> _PROBLEM TO WORK ON_: Copy out exactly the lines from the first line of the material below through the line containing "from FreeCAD import", and nothing beyond them.

# Start of TASK INPUT

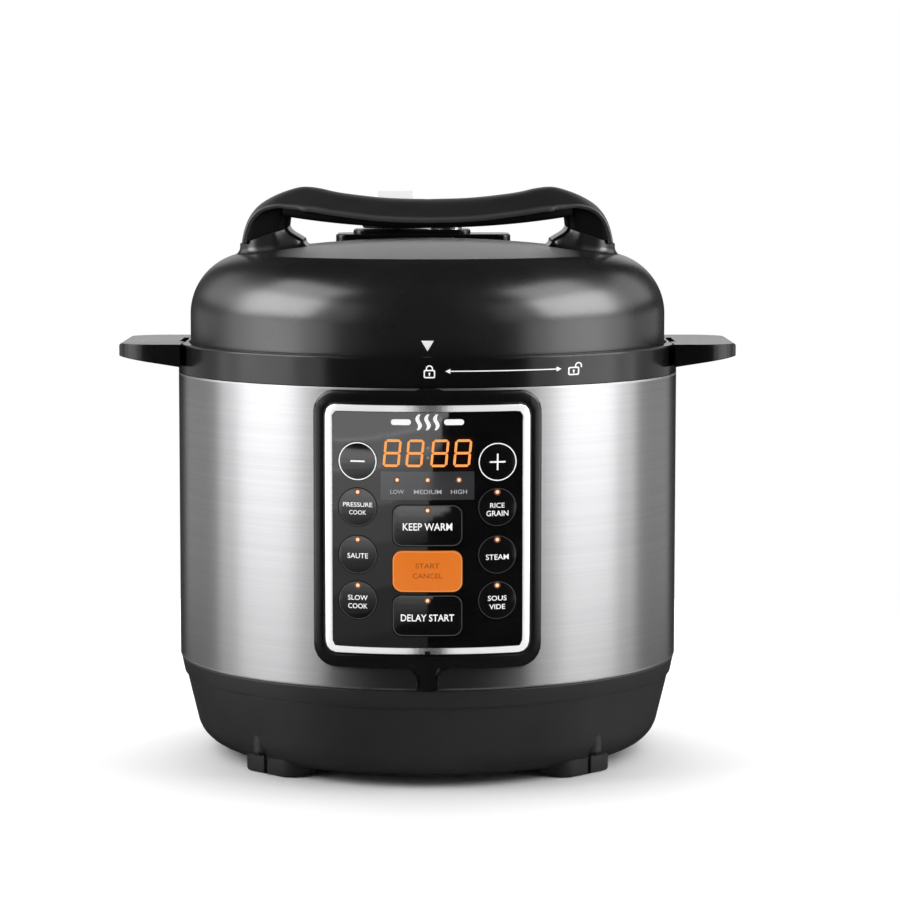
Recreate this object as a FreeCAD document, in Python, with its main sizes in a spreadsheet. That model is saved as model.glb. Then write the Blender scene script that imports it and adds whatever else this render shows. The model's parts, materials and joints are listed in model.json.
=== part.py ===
"""Electric pressure cooker: a round steel housing, a bayonet lid with a bridge handle,
a removable pot, a heater and a curved key panel.

Frame: millimetres, +Z up, origin on the cooker's axis at table level, the key panel
faces -Y. The lid is shown locked. Every sub-part is one document object whose sizes are
bound to the cells of the "Dims" sheet.
"""
import FreeCAD, Part
import math
import os
import re

import Sketcher
from FreeCAD import Placement, Rotation, Vector

os.makedirs("parts", exist_ok=True)
doc = FreeCAD.newDocument("pressure_cooker")
sheet = doc.addObject("Spreadsheet::Sheet", "Dims")

# ---------------------------------------------------------------- driving dimensions
DIMENSIONS = {
    # housing, from the table up
    "body_radius": 140.0,           # outside of the steel sleeve
    "sleeve_wall": 0.8,
    "sleeve_bottom": 54.8,
    "sleeve_top": 214.1,
    "ring_top": 230.5,
    "ring_inner": 134.3,            # bore that the lid drops into
    "ring_wall": 2.2,
    "shelf_level": 206.0,           # drain channel round the pot, under the lid's edge
    "shelf_wall": 2.0,
    "ear_reach": 171.3,             # tip of each side ear from the axis
    "ear_half": 46.0,               # half the width of an ear along Y
    "ear_corner": 20.0,
    "ear_top": 231.0,
    "ear_root_bottom": 218.5,
    "ear_tip_bottom": 221.6,
    "ear_edge": 2.4,
    "ear_overlap": 4.0,             # how far an ear reaches into the ring's wall
    "ring_edge": 1.2,
    "fin_slot_start": 135.6,        # slots that hold the lid upright, beside the bore
    "fin_slot_width": 3.2,
    "fin_slot_half": 18.0,
    "fin_slot_floor": 217.0,
    # base
    "band_bottom": 44.3,
    "band_top_radius": 139.6,
    "band_bottom_radius": 137.7,
    "band_wall": 3.6,
    "groove_depth": 0.8,
    "groove_gap": 0.9,
    "lug_reach": 6.0,               # half the width of a screw lug inside the band
    "bowl_top_radius": 136.5,
    "bowl_side_radius": 130.4,
    "bowl_side_level": 19.0,
    "bowl_turn": 15.5,              # radius of the bowl's lower corner
    "bowl_flat_radius": 113.0,
    "bowl_bottom": 4.8,
    "bowl_wall": 2.5,
    "tower_wall": 1.8,
    "board_post_radius": 3.5,
    "board_level": 18.8,            # underside of the mains board
    "vent_length": 34.0,
    "vent_width": 3.2,
    "vent_pitch": 9.0,
    "foot_circle": 114.0,
    "foot_length": 30.0,
    "foot_width": 18.0,
    "foot_top": 13.0,
    "foot_bottom": 2.0,
    "foot_slot": 2.4,
    "foot_slot_from": 4.0,          # where the upright slot starts, outwards of the foot's middle
    "pad_length": 24.0,
    "pad_width": 12.0,
    "pad_top": 3.2,
    "pad_inset": 1.5,               # the pads sit a little inwards on their feet
    "screw_circle": 126.0,
    "screw_radius": 1.8,
    "screw_head_radius": 3.4,
    "screw_head": 2.0,
    # fixed outer pot and heater
    "liner_radius": 117.0,
    "liner_wall": 1.5,
    "liner_bottom": 50.0,
    "liner_hole": 14.0,
    "flange_radius": 121.5,
    "lug_radius": 126.5,
    "lug_level": 217.0,
    "lug_height": 3.0,
    "lug_count": 10.0,
    "lug_angle": 14.0,
    "plate_radius": 92.0,
    "plate_bottom": 58.0,
    "plate_top": 69.6,
    "plate_hole": 13.0,
    "coil_circle": 68.0,
    "coil_radius": 4.0,
    "stud_radius": 3.0,
    "stud_circle": 70.0,
    "sensor_radius": 11.5,
    "sensor_top": 69.6,
    "sensor_cap": 4.0,
    "sensor_stem": 4.0,
    "sensor_stem_bottom": 40.0,
    "spring_radius": 6.2,
    "spring_wire": 0.6,
    "holder_wall": 4.0,
    "holder_lip": 2.0,
    # removable pot
    "pot_radius": 111.0,
    "pot_wall": 1.2,
    "pot_bottom": 69.9,
    "pot_corner": 16.0,
    "pot_rim_radius": 119.0,
    "pot_rim_top": 229.0,
    "pot_rim_height": 2.6,
    # lid
    "lid_radius": 133.2,
    "lid_wall": 2.6,
    "lid_edge": 212.5,
    "shoulder_centre": 246.0,
    "shoulder_radius": 34.3,
    "crown_reach": 104.0,           # where the shoulder meets the crown
    "crown_edge": 279.9,
    "crown_top": 288.0,
    "seal_plate_radius": 128.4,     # steel lid's skirt
    "seal_plate_wall": 1.2,
    "seal_plate_edge": 213.5,
    "seal_plate_shoulder": 243.0,
    "seal_plate_top": 262.0,
    "seal_plate_flat": 108.0,
    "lid_lug_inner": 122.3,
    "lid_lug_height": 3.0,
    "seal_inner": 112.0,
    "seal_outer": 124.0,
    "seal_bottom": 229.3,
    "seal_top": 240.0,
    "seal_lip": 2.4,
    "rack_radius": 117.4,
    "rack_wire": 1.5,
    "boss_circle": 60.0,
    "boss_radius": 5.0,
    # handle
    "grip_ridge": 310.0,            # top of the handle at the middle
    "grip_peak": 317.0,             # top of the handle over each leg
    "grip_peak_at": 71.0,
    "grip_shoulder_at": 93.0,
    "grip_shoulder": 307.0,
    "grip_outer_at": 103.0,
    "grip_outer": 290.0,
    "grip_foot_at": 105.4,
    "grip_seam_outer": 285.3,       # joint between a leg and its pedestal, at its outer end
    "grip_seam_inner": 294.5,
    "grip_peak_turn": 60.0,
    "grip_shoulder_turn": 34.0,
    "grip_under": 294.6,
    "grip_under_end": 300.5,
    "grip_leg_top_at": 77.0,
    "grip_leg_inner_at": 78.0,
    "grip_leg_foot_at": 64.5,
    "grip_foot_taper": 6.0,
    "grip_half": 37.0,
    "grip_end_half": 29.0,
    "grip_edge": 300.0,
    "pedestal_bottom": 272.5,
    "handle_screw_level": 272.5,    # underside of the screw seats
    "handle_screw_top": 300.5,
    # steam valve group, behind the handle
    "valve_at": -18.8,
    "valve_back": 66.0,
    "float_at": 11.0,
    "deck_left": -53.0,
    "deck_right": 48.0,
    "deck_front": 46.0,
    "deck_back": 90.0,
    "deck_top": 289.0,
    "deck_corner": 8.0,
    "tier_left": -43.0,
    "tier_right": 25.0,
    "tier_front": 49.0,
    "tier_back": 86.0,
    "tier_top": 291.6,
    "tier_corner": 9.0,
    "knob_radius": 19.5,
    "knob_bottom": 292.0,
    "knob_shoulder": 306.0,
    "knob_top": 315.0,
    "knob_tab_half": 6.5,
    "pipe_radius": 4.0,
    "pipe_bore": 1.6,
    "pipe_top": 302.0,
    "pipe_bottom": 246.0,
    "nut_flats": 12.0,
    "nut_height": 5.0,
    "float_radius": 3.0,
    "float_top": 292.2,
    "float_bottom": 252.0,
    "float_head": 5.0,
    "guard_radius": 9.0,
    "guard_top": 295.0,
    "shield_radius": 14.0,
    "shield_height": 12.0,
    # control panel, across (chord) and up
    "panel_radius": 143.0,
    "bezel_half": 60.0,
    "bezel_low": 66.7,
    "bezel_high": 213.0,
    "bezel_corner": 11.5,
    "tab_half": 6.0,
    "trim_half": 53.8,
    "trim_low": 74.4,
    "trim_high": 205.8,
    "trim_corner": 6.0,
    "trim_width": 4.0,
    "trim_proud": 0.6,
    "lens_corner": 2.5,
    "window_margin": 1.5,           # the sleeve's opening beyond the trim
    "key_gap": 0.35,
    "key_proud": 0.35,
    "key_back": 139.4,
    "key_travel": 0.5,
    "round_key": 10.0,
    "wide_key": 36.4,
    "wide_key_height": 21.4,
    "wide_key_corner": 5.0,
    "board_face": 127.0,            # flat board's front face, from the axis
    "board_wall": 1.6,
    "board_half": 50.0,
    "mains_half": 44.0,
    "mains_near": 28.0,
    "mains_far": 90.0,
    "fuse_radius": 2.6,
    "fuse_length": 22.0,
    "display_half": 24.0,
    "display_low": 171.5,
    "display_high": 189.5,
    "switch_width": 6.0,
    "led_radius": 1.5,
    "led_above_key": 7.0,
    "display_depth": 9.4,
    # rear
    "inlet_level": 78.0,
    "inlet_half": 15.0,
    "inlet_height": 24.0,
    "inlet_front": 120.0,
    "inlet_face": 142.0,
    "socket_half": 12.0,
    "socket_height": 16.0,
    "socket_floor": 126.0,
    "pin_length": 11.0,
    "pin_half": 1.0,
    "pin_half_height": 2.0,
    "cup_half": 20.0,
    "cup_bottom": 158.0,
    "cup_top": 202.0,
    "cup_near": 141.5,
    "cup_far": 158.0,
    "cup_wall": 1.6,
    "cup_lip": 2.0,
    "cup_lip_height": 2.0,
    "rail_gap": 0.4,
    "rail_wall": 2.4,
    "rail_roof": 4.0,
    "rail_ledge": 2.0,
}

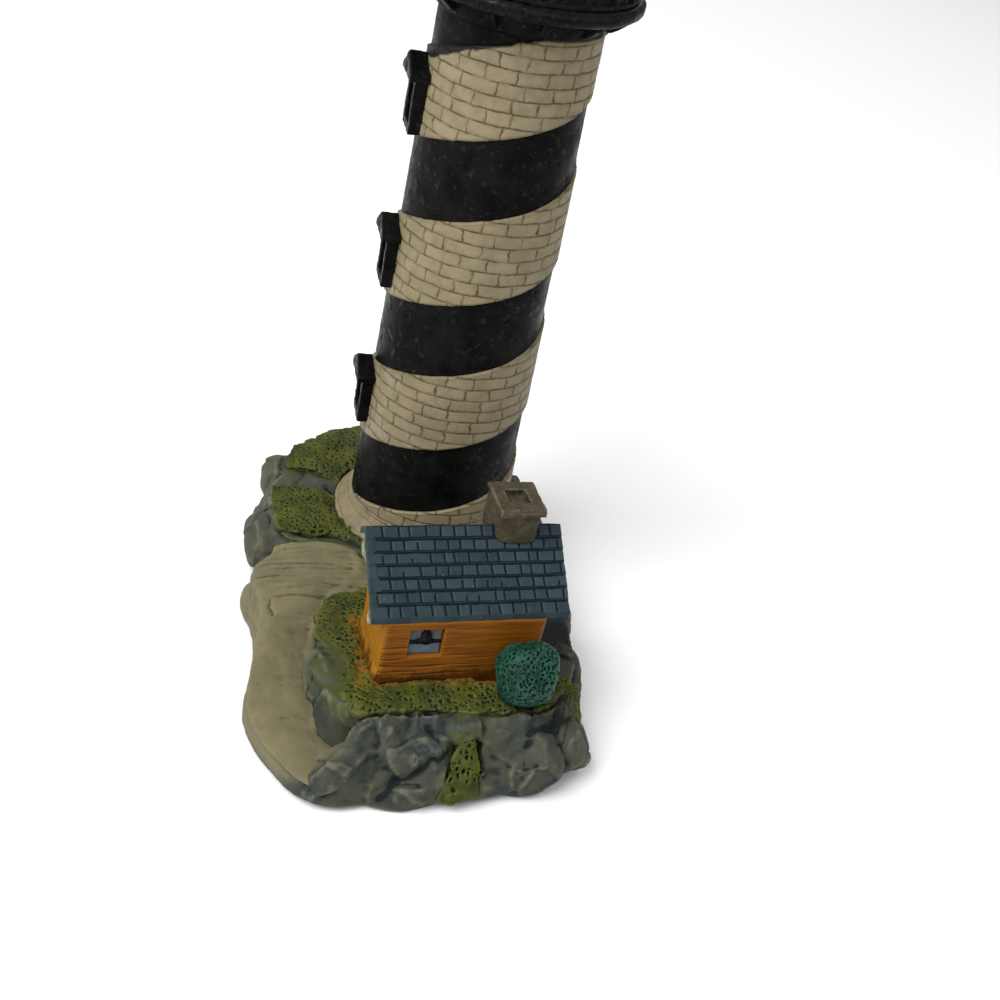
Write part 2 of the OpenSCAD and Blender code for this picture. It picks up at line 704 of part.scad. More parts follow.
module lantern_glazing() {
    color(lamp_yellow) translate([0, 0, glass_z]) cylinder(r = glass_r, h = glass_h);
}

module lantern_bars() {
    bar_w = 0.55;
    bar_t = 0.7;
    ring_t = 0.6;
    ring_h = 0.5;
    r_in = glass_r + fit_gap / 2;
    color(black_paint) {
        for (z = [glass_z, dome_z - ring_h, glass_z + glass_h / 2 - ring_h / 2])
            translate([0, 0, z]) rotate_extrude() translate([r_in, 0]) square([ring_t, ring_h]);
        for (i = [0:bar_count - 1]) rotate(i * 360 / bar_count)
            translate([r_in, -bar_w / 2, glass_z + ring_h / 2])
                cube([bar_t, bar_w, glass_h - ring_h]);
    }
}

// Domed roof with a drip edge
module lantern_roof() {
    steps = 10;
    color(black_paint) rotate_extrude() polygon(concat(
        [[0, dome_z], [roof_eave_r, dome_z], [roof_eave_r, dome_z + 0.6]],
        [for (i = [0:steps]) let (a = 80 * i / steps)
            [(roof_eave_r - 0.9) * cos(a), dome_z + 1 + (dome_h - 1) * sin(a) / sin(80)]],
        [[0, dome_z + dome_h]]
    ));
}

module lantern_finial() {
    top = dome_z + dome_h;
    neck = 0.7;
    steps = 12;
    tip_a = 80;
    color(black_paint) rotate_extrude() polygon(concat(
        [[0, top], [ball_r * 0.75, top], [ball_r * 0.55, top + neck]],
        [for (i = [1:steps]) let (a = mix(-65, tip_a, i / steps))
            [ball_r * cos(a), top + neck + ball_r * (0.9 + sin(a))]],
        [[ball_r * cos(tip_a), top + neck + ball_r * 1.9 + rod_h],
            [0, top + neck + ball_r * 1.9 + rod_h]]
    ));
}

// Places children in the cottage's own frame, at height z
module on_cottage(z) {
    translate([cottage_at[0], cottage_at[1], z]) rotate(cottage_turn)
        translate([wall_shift, 0, 0]) children();
}

// Height of the roof's top plane at distance y from the ridge
function roof_top(y) = ridge_z - roof_slope * abs(y);

// Front of the wall's section: lapped boards from the eaves down to the seat
function boards() = [for (i = [board_count - 1:-1:0]) each [
    [board_step - ridge_in, (i + 1) * board_h], [-ridge_in, i * board_h]]];

module cottage_walls() {
    back = [[back_y, 0], [back_y, roof_top(back_y) - roof_t - seat_z]];
    gable = [[0, ridge_z - roof_t - seat_z]];
    color(wall_orange) on_cottage(seat_z) difference() {
        rotate([90, 0, 90]) translate([0, 0, -wall_l / 2]) linear_extrude(wall_l)
            polygon(concat(back, gable, boards()));
        translate([pane_x - wall_shift - pane_w / 2, -ridge_in - 1, pane_z + seat_d])
            cube([pane_w, pane_d + 1, pane_h]);
        translate([wall_l / 2 - 0.5, door_y - door_w / 2, -1])
            cube([2, door_w, door_h + seat_d + 1]);
    }
}

// Roof with lapped shingle courses on the long front slope and a short slope behind
module cottage_roof() {
    run = ridge_in + eave_out;
    rear = back_y + eave_out;
    lap = run / course_count;
    top = [for (i = [0:course_count - 1]) each [
        [i * lap - run, roof_top(run - i * lap)],
        [(i + 1) * lap - run, roof_top(run - (i + 1) * lap)
            - (i == course_count - 1 ? 0 : course_step)]]];
    color(slate_blue) translate([cottage_at[0], cottage_at[1], 0]) rotate(cottage_turn)
        rotate([90, 0, 90]) translate([0, 0, -roof_l / 2]) linear_extrude(roof_l)
            polygon(concat([[-run, roof_top(run) - roof_t]], top, [[rear, roof_top(rear)],
                [rear, roof_top(rear) - roof_t], [0, ridge_z - roof_t]]));
}

// Pair of boards under the roof's verge, end = -1 for the left gable and 1 for the right
module barge_boards(end) {
    board_t = 0.6;
    board_d = 1.1;
    run = ridge_in + eave_out - 0.3;
    rear = back_y + eave_out - 0.3;
    low_z = roof_t + board_d / 2;
    x = end * (roof_l / 2 - 0.2 - board_t / 2);
    color(cream) translate([cottage_at[0], cottage_at[1], 0]) rotate(cottage_turn)
        rotate([90, 0, 90]) translate([0, 0, x - board_t / 2]) linear_extrude(board_t)
            polygon([[-run, roof_top(run) - roof_t], [-run, roof_top(run) - low_z],
                [0, ridge_z - roof_t - board_d], [rear, roof_top(rear) - low_z],
                [rear, roof_top(rear) - roof_t], [0, ridge_z - roof_t]]);
}

// Chimney with a bowed front: it rises behind the back wall and rests on the roof in front
module chimney_stack() {
    rear = back_y + eave_out + fit_gap;
    wall = back_y + fit_gap;
    ahead = -2 * stack_d;
    color(stack_taupe) translate([cottage_at[0], cottage_at[1], 0]) rotate(cottage_turn)
        difference() {
            translate([chimney_at[0], chimney_at[1], plateau_z])
                linear_extrude(ridge_z + stack_h - plateau_z) polygon(concat(
                    [[stack_w / 2, stack_d / 2], [-stack_w / 2, stack_d / 2]],
                    [for (a = [-90:15:90])
                        [stack_w / 2 * sin(a), -stack_d / 2 + stack_bow * (1 - cos(a))]]
                ));
            rotate([90, 0, 90]) translate([0, 0, -roof_l / 2]) linear_extrude(roof_l)
                polygon([[0, ridge_z], [rear, roof_top(rear)],
                    [rear, roof_top(rear) - roof_t - fit_gap],
                    [wall, roof_top(rear) - roof_t - fit_gap], [wall, 0], [ahead, 0],
                    [ahead, roof_top(ahead)]]);
        }
}

module chimney_cap() {
    w = stack_w + 2 * cap_out;
    d = stack_d + 2 * cap_out;
    chamfer = 0.35;
    color(stack_taupe) translate([cottage_at[0], cottage_at[1], 0]) rotate(cottage_turn)
        translate([chimney_at[0], chimney_at[1], ridge_z + stack_h]) difference() {
            intersection() {
                translate([-w / 2, -d / 2, 0]) cube([w, d, cap_t]);
                rotate([90, 0, 90]) translate([0, 0, -w]) linear_extrude(2 * w)
                    polygon([[-d / 2, 0], [d / 2, 0], [d / 2, cap_t - chamfer],
                        [d / 2 - chamfer, cap_t], [chamfer - d / 2, cap_t],
                        [-d / 2, cap_t - chamfer]]);
            }
            translate([-flue_w / 2, -flue_w / 2, cap_t - flue_d])
                cube([flue_w, flue_w, flue_d + 1]);
        }
}

// Back of the window's recess, in the cottage's frame
module in_window(depth) {
    on_cottage(plateau_z + pane_z)
        translate([pane_x - wall_shift, -ridge_in + pane_d - depth, 0]) children();
}

module cottage_window_pane() {
    color(pane_blue) in_window(0.35) translate([-pane_w / 2 + fit_gap / 2, 0, fit_gap / 2])
        cube([pane_w - fit_gap, 0.35, pane_h - fit_gap]);
}

// Meeting rail, with an upright bar in the upper sash
module cottage_window_bars() {
    bar_t = 0.3;
    color(black_paint) in_window(0.35 + bar_t) {
        translate([-pane_w / 2 + fit_gap / 2, 0, pane_h / 2 - sash_w / 2])
            cube([pane_w - fit_gap, bar_t, sash_w]);
        translate([-sash_w / 2, 0, pane_h / 2])
            cube([sash_w, bar_t, pane_h / 2 - fit_gap / 2]);
    }
}

module cottage_door() {
    color(door_brown) on_cottage(seat_z)
        translate([wall_l / 2 - 0.5, door_y - door_w / 2 + fit_gap / 2, 0])
            cube([0.8, door_w - fit_gap, door_h + seat_d - fit_gap]);
}

felt_pad();
rock_base();
footpath();
landing();
left_crag();
middle_crag();
right_crag();
step_stone();
back_turf();
left_turf();
cottage_turf();
front_turf();
gully_turf();
edge_turf();
bush();
tower_foot();
tower_shaft();
brick_spiral();
window_frame(0);  // lower_window_frame
window_frame(1);  // middle_window_frame
window_frame(2);  // upper_window_frame
window_pane(0);  // lower_window_pane
window_pane(1);  // middle_window_pane
window_pane(2);  // upper_window_pane
window_hood(0);  // lower_window_hood
window_hood(1);  // middle_window_hood
window_hood(2);  // upper_window_hood
gallery_corbel();
gallery_deck();
gallery_parapet();
watch_room();
lantern_deck();
lantern_curb();
lantern_glazing();
lantern_bars();
lantern_roof();
lantern_finial();
cottage_walls();
cottage_roof();
barge_boards(-1);  // left_barge_boards
barge_boards(1);  // right_barge_boards
chimney_stack();
chimney_cap();
cottage_window_pane();
cottage_window_bars();
cottage_door();
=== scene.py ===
"""Looks of a cast and hand-painted lighthouse figurine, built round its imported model.

Shapes are worked out in millimetres, in the row's frame, and handed over in metres.
"""

import itertools
import logging
import math
from collections.abc import Callable, Sequence
from dataclasses import dataclass
from enum import Enum
from typing import ClassVar

import bmesh
import bpy
import numpy as np
from bpy.types import Material, Mesh, Node, NodeTree, Object
from mathutils import Matrix, Vector
from mathutils.bvhtree import BVHTree


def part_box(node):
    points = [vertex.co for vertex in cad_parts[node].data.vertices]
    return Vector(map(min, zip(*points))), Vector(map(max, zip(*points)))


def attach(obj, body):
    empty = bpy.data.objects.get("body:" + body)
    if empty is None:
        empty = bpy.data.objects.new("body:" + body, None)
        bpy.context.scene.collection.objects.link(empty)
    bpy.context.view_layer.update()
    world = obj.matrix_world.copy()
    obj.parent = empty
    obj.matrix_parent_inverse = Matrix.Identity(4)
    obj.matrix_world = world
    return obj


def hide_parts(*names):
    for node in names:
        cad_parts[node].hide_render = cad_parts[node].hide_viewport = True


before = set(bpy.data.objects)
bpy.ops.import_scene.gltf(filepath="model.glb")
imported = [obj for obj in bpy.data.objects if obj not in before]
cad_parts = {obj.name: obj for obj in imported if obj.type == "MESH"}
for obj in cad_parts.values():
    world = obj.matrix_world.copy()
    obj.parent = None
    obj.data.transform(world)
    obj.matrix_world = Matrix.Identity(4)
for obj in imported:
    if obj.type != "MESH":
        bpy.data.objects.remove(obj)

LOG = logging.getLogger("lighthouse")
MM = 0.001
SEED = 1874
WELD = 1e-4
LOWEST = 0.1
Array = np.ndarray
Point = tuple[float, float, float]
Line = tuple[Point, ...]
Colour = tuple[float, float, float]
Relief = Callable[[Array, Array], Array]


class Body(Enum):
    """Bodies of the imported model."""

    ROOT = "root"


class Slot(Enum):
    """Material slots of the record."""

    ROCK = "rock"
    PATH = "path"
    TURF = "turf"
    BUSH = "bush"
    BRICK = "cream_brick"
    BLACK = "black_paint"
    LAMP = "lantern_yellow"
    BOARDS = "orange_wall"
    SLATES = "slate_roof"
    CHIMNEY = "chimney"
    TRIM = "white_trim"
    PANE = "window_blue"
    DOOR = "door_brown"


# Numbers


def ease(low: float, high: float, x: Array) -> Array:
    """Smooth step of x from 0 at low to 1 at high."""
    t = np.clip((x - low) / (high - low), 0.0, 1.0)
    return t * t * (3.0 - 2.0 * t)


def mix(a: Array, b: Array, m: Array) -> Array:
    """Blend of a and b, all of b where m is 1."""
    return a + (b - a) * m


@dataclass(frozen=True)
class Cells:
    """Distances to the nearest scattered points, the nearest one's mark and the way to it."""

    near: Array
    second: Array
    mark: Array
    away: Array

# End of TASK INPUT

> _RESPONSE TO THE TASK_:
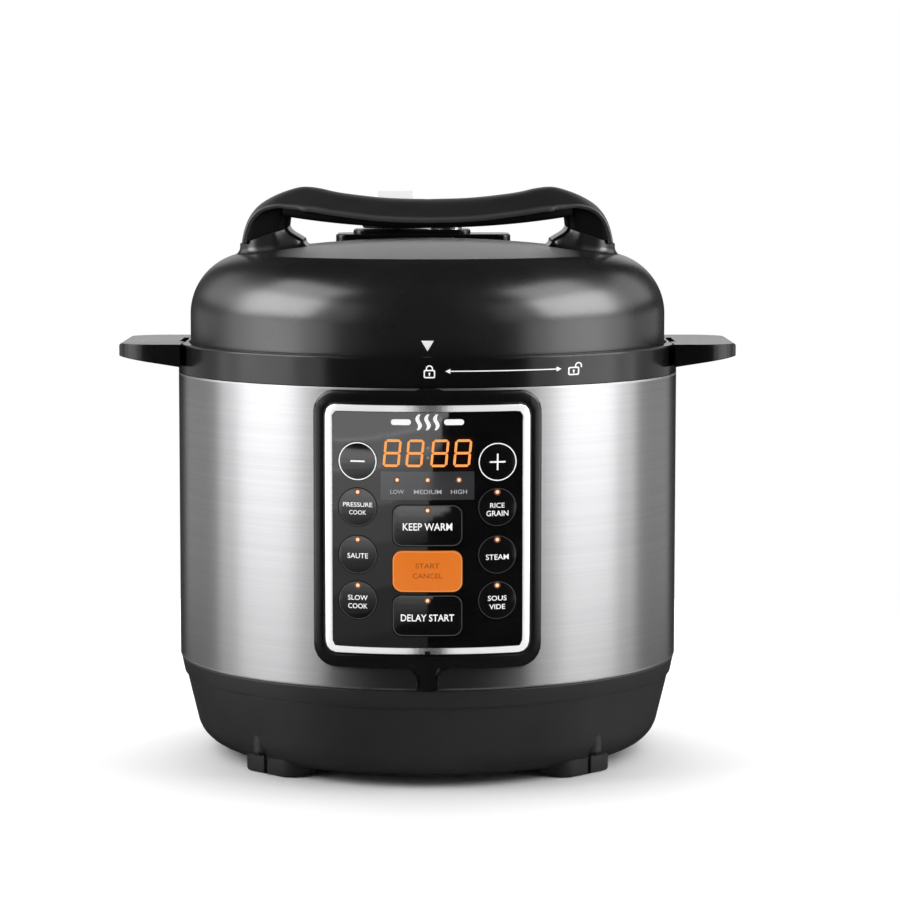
Recreate this object as a FreeCAD document, in Python, with its main sizes in a spreadsheet. That model is saved as model.glb. Then write the Blender scene script that imports it and adds whatever else this render shows. The model's parts, materials and joints are listed in model.json.
=== part.py ===
"""Electric pressure cooker: a round steel housing, a bayonet lid with a bridge handle,
a removable pot, a heater and a curved key panel.

Frame: millimetres, +Z up, origin on the cooker's axis at table level, the key panel
faces -Y. The lid is shown locked. Every sub-part is one document object whose sizes are
bound to the cells of the "Dims" sheet.
"""
import FreeCAD, Part
import math
import os
import re

import Sketcher
from FreeCAD import Placement, Rotation, Vector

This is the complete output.